*** Input for this task

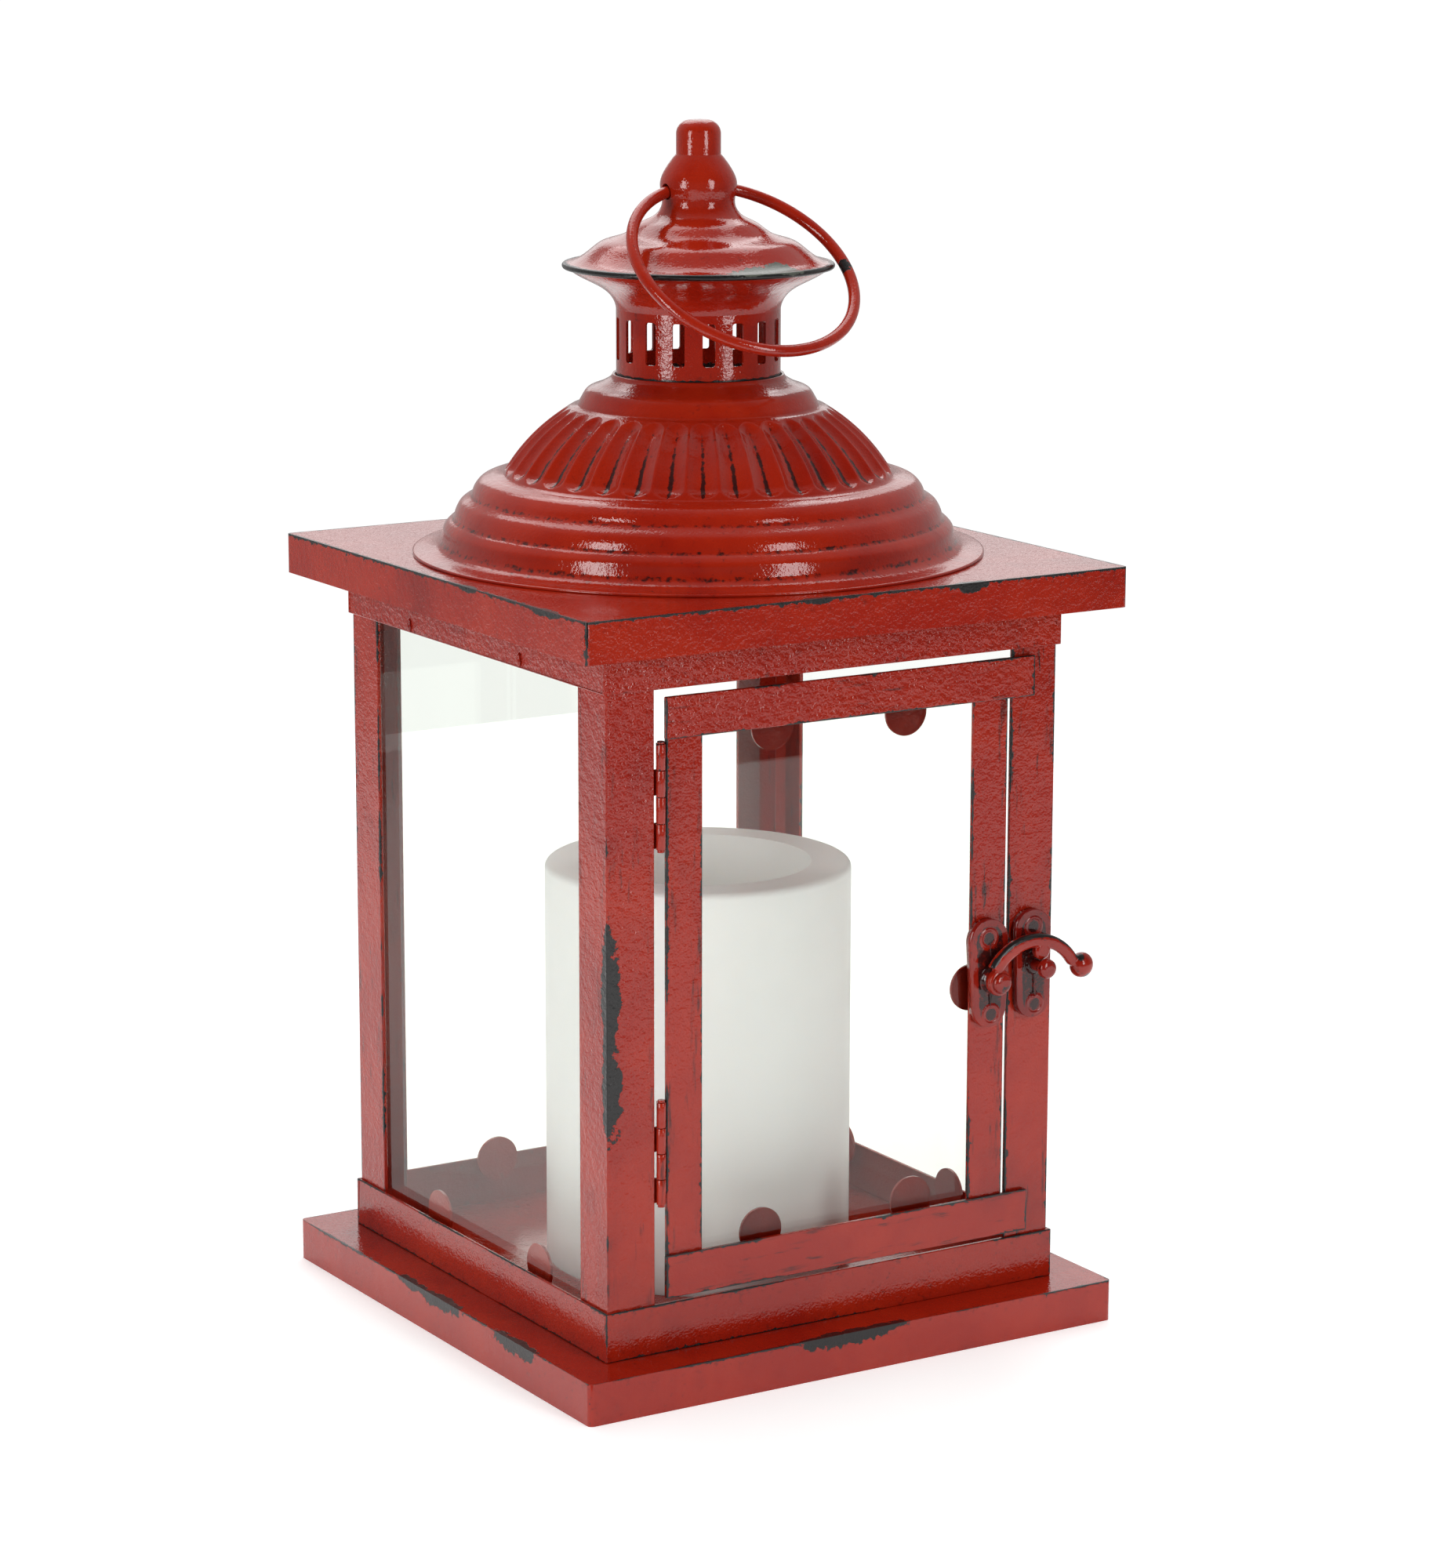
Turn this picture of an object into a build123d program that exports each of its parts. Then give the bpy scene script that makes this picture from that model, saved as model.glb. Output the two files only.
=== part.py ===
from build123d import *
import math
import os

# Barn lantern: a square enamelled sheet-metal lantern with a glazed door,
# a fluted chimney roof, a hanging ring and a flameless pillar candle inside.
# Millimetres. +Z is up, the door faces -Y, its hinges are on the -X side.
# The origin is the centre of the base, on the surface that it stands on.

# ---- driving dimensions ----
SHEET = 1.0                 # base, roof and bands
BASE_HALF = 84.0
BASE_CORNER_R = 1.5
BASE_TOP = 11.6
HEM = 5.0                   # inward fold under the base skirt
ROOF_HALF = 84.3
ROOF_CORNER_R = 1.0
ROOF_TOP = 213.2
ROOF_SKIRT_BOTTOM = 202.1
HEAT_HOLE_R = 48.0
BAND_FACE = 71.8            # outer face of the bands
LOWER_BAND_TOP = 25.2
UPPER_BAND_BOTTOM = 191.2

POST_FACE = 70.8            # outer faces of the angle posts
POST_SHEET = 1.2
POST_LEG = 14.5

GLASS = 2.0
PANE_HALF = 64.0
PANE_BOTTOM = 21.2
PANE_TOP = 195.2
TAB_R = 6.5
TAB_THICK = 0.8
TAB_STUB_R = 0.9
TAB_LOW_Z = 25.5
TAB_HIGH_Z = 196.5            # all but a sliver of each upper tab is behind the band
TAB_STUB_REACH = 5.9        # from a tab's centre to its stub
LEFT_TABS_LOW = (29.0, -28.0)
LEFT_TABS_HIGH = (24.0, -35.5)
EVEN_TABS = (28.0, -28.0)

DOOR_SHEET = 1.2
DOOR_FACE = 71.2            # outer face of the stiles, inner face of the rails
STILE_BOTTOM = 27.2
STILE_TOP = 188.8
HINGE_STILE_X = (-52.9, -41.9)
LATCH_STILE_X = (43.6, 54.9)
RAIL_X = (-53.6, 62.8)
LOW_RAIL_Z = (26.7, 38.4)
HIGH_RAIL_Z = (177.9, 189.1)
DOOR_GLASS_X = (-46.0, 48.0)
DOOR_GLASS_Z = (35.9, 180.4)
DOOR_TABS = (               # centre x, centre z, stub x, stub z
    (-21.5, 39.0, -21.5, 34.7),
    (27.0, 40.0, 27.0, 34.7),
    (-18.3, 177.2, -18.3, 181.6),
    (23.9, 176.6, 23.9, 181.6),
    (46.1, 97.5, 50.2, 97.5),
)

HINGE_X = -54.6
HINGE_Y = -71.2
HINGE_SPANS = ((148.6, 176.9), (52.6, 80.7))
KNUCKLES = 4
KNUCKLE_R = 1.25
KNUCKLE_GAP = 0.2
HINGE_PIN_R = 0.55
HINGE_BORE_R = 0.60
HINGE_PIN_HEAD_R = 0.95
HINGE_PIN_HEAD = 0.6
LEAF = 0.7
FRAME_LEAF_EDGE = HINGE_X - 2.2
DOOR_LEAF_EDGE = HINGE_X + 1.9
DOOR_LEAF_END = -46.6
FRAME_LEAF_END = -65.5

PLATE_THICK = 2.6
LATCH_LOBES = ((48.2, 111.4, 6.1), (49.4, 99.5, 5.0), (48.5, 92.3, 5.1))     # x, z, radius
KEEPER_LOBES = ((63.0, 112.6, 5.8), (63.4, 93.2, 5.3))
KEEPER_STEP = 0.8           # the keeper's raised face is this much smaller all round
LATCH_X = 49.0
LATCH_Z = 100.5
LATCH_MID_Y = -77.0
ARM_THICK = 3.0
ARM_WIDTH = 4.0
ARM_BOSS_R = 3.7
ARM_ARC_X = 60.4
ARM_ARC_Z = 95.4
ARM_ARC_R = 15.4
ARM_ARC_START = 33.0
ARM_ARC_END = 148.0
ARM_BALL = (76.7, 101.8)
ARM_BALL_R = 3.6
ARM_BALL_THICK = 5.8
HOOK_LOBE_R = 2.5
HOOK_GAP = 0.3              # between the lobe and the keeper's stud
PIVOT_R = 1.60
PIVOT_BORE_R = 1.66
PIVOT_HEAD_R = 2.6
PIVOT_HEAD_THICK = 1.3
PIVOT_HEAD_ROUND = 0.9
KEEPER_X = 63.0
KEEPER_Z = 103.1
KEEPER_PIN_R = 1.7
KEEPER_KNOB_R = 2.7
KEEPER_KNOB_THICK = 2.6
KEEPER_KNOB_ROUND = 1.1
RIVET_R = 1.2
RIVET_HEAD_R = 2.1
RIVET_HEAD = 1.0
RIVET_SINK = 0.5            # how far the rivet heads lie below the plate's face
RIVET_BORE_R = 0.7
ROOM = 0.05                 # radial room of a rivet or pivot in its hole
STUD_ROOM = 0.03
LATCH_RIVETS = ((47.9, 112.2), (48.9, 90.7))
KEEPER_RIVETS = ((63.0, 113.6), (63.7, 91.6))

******
*** Input for this task

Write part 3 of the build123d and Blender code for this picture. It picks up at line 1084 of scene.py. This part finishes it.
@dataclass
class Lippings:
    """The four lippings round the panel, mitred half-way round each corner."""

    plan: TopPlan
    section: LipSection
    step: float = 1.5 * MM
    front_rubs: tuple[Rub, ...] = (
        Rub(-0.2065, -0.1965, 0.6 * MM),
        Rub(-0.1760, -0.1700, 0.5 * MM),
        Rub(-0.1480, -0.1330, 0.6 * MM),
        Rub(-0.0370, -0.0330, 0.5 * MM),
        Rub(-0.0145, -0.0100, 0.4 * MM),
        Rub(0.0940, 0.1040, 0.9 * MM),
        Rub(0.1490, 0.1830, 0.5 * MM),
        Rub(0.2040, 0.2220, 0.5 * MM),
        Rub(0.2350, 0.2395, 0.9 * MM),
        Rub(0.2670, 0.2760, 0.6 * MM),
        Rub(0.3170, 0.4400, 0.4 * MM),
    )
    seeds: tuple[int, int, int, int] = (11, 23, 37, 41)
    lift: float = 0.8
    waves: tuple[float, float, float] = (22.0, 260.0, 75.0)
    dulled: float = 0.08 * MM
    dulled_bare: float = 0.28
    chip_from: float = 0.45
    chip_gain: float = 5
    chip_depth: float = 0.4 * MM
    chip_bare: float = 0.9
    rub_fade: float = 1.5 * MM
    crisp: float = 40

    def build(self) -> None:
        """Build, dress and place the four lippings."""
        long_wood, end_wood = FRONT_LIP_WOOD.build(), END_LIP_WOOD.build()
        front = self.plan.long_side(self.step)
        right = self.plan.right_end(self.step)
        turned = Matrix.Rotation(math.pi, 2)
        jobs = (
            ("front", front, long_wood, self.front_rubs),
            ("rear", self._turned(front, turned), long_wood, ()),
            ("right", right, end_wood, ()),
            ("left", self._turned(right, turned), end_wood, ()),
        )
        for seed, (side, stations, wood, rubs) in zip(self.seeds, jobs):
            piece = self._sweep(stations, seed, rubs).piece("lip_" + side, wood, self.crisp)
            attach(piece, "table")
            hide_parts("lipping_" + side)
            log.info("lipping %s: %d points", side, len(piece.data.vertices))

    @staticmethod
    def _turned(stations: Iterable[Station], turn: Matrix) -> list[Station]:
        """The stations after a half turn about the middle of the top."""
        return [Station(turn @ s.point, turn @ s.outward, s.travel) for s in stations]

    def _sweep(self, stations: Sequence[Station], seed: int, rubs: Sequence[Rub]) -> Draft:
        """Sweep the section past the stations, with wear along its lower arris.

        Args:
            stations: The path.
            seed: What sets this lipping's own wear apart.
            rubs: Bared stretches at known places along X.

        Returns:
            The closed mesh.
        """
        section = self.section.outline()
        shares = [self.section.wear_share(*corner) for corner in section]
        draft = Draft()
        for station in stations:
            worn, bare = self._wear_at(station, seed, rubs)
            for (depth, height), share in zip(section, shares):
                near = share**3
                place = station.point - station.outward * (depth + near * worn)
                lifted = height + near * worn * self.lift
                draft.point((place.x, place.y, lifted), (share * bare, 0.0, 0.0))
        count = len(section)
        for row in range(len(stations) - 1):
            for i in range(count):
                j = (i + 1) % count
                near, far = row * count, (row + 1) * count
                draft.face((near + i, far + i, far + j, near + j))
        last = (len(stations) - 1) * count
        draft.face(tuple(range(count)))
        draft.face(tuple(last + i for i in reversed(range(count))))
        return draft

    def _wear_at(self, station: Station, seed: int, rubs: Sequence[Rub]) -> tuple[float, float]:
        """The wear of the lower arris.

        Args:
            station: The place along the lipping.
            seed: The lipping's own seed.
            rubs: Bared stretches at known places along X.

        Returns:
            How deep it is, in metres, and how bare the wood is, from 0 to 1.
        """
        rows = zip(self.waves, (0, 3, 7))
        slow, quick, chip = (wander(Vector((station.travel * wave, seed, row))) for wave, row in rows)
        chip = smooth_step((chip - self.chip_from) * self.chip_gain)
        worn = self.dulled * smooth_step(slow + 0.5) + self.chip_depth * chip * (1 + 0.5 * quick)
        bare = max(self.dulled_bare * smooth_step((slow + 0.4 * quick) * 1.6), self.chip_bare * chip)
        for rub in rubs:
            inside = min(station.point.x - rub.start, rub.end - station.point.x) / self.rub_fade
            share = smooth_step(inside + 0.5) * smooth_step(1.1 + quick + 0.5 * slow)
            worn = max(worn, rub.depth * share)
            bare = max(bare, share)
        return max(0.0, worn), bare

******

[Goal] Copy and report every line where the word "that" is present.

[The response]
Turn this picture of an object into a build123d program that exports each of its parts. Then give the bpy scene script that makes this picture from that model, saved as model.glb. Output the two files only.
# The origin is the centre of the base, on the surface that it stands on.